When Vered and I got married, my father-in-law gave me a very nice watch as a wedding gift.
I didn’t wear a watch that often at the time.
I wore the watch, but it didn’t transform me. It provided the service of telling the time, but even back in 2004, we had phones that had clocks. And I was and am pretty punctual so didn’t need that transformation.
(And when you’re in Engineering/IT leadership, nobody cares about the watch you wear… at least in Israel… )
Don’t tell Eli, but that watch spent many years in a safe drawer.
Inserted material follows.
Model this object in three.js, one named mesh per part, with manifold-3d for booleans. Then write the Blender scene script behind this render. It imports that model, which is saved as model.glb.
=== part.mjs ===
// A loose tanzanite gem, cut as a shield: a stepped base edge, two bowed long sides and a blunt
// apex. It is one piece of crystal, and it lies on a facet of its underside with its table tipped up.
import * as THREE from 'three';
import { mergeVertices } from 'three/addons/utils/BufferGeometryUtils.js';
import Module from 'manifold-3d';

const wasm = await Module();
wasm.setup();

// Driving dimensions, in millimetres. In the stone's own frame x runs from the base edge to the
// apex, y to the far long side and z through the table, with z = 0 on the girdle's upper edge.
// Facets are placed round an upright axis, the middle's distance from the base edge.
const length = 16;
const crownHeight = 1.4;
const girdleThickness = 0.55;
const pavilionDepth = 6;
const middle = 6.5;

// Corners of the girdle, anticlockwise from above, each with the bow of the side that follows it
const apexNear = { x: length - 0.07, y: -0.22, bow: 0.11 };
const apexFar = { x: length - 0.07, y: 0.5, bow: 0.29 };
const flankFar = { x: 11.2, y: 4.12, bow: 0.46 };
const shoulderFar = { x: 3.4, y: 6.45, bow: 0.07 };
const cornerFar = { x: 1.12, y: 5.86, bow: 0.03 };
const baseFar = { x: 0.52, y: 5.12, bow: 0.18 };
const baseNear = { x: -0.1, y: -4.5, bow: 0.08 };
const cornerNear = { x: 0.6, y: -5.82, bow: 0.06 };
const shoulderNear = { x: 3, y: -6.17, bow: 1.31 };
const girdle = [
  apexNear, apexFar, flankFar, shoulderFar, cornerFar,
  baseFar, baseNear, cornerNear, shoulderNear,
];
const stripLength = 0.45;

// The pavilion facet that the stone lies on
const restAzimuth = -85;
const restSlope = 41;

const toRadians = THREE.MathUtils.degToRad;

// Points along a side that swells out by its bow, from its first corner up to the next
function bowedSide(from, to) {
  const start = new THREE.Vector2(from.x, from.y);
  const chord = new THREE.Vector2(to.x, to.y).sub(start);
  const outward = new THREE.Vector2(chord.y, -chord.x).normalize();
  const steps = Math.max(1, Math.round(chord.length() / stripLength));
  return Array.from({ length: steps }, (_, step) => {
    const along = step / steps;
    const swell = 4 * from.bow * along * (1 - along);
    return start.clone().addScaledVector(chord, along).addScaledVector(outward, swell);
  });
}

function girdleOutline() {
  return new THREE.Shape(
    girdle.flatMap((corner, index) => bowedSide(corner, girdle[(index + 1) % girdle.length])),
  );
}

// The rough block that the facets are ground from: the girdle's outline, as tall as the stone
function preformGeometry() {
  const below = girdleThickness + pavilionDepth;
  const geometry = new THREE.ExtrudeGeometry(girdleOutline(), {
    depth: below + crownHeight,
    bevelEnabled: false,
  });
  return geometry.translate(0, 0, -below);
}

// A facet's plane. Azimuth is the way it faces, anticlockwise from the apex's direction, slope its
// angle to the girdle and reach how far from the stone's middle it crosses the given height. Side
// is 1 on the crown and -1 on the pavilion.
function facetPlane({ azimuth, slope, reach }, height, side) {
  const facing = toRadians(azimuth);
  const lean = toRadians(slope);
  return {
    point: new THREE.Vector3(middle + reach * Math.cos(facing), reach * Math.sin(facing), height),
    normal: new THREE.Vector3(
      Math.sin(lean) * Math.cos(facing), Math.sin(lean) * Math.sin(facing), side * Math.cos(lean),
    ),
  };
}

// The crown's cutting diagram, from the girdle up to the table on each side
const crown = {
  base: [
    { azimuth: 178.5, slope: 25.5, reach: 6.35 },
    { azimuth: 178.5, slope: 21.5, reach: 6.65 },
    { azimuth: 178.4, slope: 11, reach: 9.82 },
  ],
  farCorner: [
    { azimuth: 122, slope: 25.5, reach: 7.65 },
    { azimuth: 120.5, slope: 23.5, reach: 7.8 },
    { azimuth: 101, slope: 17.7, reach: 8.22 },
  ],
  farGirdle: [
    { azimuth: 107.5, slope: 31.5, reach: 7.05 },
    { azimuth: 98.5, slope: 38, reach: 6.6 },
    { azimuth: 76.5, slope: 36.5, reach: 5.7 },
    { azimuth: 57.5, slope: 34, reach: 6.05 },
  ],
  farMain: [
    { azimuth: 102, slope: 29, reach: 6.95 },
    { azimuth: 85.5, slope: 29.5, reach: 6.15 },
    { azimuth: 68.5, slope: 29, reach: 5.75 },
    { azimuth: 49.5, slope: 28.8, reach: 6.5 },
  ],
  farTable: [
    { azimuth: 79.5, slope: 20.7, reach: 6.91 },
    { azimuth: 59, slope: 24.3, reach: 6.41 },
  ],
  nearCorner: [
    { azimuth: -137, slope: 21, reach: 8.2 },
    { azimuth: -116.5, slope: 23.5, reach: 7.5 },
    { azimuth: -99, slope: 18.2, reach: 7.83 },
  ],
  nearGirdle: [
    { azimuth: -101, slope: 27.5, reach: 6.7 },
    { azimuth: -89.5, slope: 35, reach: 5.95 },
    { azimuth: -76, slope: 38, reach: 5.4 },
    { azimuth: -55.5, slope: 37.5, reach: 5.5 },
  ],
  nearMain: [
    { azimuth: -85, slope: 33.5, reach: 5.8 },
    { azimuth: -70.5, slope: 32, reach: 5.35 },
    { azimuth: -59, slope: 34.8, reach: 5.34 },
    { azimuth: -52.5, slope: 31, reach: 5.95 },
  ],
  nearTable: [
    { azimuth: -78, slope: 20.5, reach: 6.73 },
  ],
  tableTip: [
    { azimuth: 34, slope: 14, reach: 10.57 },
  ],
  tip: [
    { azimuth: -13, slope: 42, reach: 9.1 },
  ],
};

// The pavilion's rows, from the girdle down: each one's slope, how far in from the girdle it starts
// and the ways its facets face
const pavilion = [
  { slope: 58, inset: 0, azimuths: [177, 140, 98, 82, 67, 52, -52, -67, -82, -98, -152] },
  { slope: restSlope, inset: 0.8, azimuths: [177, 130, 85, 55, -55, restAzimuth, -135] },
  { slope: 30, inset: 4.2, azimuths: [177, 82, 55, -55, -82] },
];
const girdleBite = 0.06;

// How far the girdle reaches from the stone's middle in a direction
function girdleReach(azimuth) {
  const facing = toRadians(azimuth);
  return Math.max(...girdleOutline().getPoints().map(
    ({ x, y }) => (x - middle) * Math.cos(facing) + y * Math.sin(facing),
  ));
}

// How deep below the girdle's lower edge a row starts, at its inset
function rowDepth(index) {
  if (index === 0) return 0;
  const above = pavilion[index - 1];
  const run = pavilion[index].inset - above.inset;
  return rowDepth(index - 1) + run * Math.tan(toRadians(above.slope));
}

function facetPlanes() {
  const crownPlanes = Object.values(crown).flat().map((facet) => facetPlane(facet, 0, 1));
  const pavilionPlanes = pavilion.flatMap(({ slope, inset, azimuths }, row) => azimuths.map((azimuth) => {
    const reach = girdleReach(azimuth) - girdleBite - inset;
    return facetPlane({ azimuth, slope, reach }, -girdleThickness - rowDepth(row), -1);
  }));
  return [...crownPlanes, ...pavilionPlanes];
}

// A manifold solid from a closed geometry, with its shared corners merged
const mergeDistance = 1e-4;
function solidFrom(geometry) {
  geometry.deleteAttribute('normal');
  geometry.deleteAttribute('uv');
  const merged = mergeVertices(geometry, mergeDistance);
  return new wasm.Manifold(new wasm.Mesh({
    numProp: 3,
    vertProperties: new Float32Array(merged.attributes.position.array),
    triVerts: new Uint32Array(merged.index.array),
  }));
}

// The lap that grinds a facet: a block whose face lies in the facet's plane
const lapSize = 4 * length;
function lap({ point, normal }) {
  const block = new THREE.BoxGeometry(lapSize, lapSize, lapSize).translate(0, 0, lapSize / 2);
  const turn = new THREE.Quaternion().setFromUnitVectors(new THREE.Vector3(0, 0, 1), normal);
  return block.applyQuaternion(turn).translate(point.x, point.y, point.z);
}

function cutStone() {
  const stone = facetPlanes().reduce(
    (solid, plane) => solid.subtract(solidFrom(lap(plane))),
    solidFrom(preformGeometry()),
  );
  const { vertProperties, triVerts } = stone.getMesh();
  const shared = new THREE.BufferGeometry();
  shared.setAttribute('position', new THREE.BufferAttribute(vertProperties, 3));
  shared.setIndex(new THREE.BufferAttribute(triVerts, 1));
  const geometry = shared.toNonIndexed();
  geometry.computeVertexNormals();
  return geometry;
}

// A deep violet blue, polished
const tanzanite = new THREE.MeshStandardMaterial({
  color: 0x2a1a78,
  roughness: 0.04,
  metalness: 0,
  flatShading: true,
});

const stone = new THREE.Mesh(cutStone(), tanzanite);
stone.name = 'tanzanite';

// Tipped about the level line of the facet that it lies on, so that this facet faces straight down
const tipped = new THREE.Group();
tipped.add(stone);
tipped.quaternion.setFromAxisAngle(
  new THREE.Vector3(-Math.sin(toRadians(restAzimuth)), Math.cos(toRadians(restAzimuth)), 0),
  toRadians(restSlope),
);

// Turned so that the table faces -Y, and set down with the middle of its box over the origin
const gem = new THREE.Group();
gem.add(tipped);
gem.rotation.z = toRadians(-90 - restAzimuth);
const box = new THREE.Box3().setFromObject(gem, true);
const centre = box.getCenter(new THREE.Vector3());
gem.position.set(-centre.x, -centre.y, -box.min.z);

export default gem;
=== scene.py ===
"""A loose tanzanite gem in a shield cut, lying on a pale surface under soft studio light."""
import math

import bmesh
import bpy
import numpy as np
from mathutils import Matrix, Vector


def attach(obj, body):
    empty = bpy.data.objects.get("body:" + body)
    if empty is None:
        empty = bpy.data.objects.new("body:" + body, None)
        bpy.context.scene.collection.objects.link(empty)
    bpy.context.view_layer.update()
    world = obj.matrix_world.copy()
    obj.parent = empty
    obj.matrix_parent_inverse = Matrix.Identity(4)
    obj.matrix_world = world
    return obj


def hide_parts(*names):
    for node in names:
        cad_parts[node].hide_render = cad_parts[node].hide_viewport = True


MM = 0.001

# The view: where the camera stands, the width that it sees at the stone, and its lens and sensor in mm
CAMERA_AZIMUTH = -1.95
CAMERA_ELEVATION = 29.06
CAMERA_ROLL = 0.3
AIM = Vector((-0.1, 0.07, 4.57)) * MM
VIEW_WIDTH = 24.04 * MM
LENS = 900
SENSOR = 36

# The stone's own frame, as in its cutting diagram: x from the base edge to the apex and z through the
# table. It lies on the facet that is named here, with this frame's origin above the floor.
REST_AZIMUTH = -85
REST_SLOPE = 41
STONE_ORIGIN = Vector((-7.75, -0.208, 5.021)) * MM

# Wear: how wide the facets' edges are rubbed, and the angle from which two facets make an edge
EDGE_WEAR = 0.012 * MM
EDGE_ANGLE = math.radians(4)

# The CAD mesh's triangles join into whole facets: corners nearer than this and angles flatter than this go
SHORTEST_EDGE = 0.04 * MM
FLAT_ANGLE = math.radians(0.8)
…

And my left wrist got a nice tan, comparable to the right wrist.
Fast forward to 2019 or so, I decided to get an Apple Watch for myself.
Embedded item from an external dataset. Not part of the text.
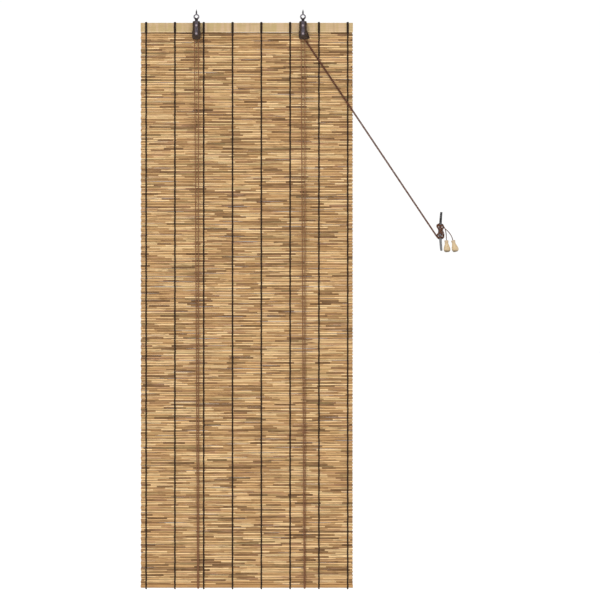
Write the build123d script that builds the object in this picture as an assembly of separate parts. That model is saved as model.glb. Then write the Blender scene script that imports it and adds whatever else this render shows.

The Apple Watch DID transform me.
It’s “Close Your Rings” feature had the outcome of me paying much more attention to how much I move (or not), exercise (or not), and stand (or not).
I chose to heed the nudges to “Close My Rings” and started to stand, move and exercise more.
I don’t always close my rings. I have better days/weeks and not so good ones.
I could make it an Apple Watch Close Your Rings Theater.
I COULD just set my move ring to 100 calories a day. Stand for one hour. And exercise 15 minutes. I could ignore the rings altogether.
But I strive to level up over time, rather than regress.
Here’s the thing…
The work management tools and practice you’re using are very much like my Apple Watch.
Kanban/Agile/OKR/Scrum/Post Its/Liberating Structures/SAFe/Product Model CAN transform you.
It can also be fancy bling theater.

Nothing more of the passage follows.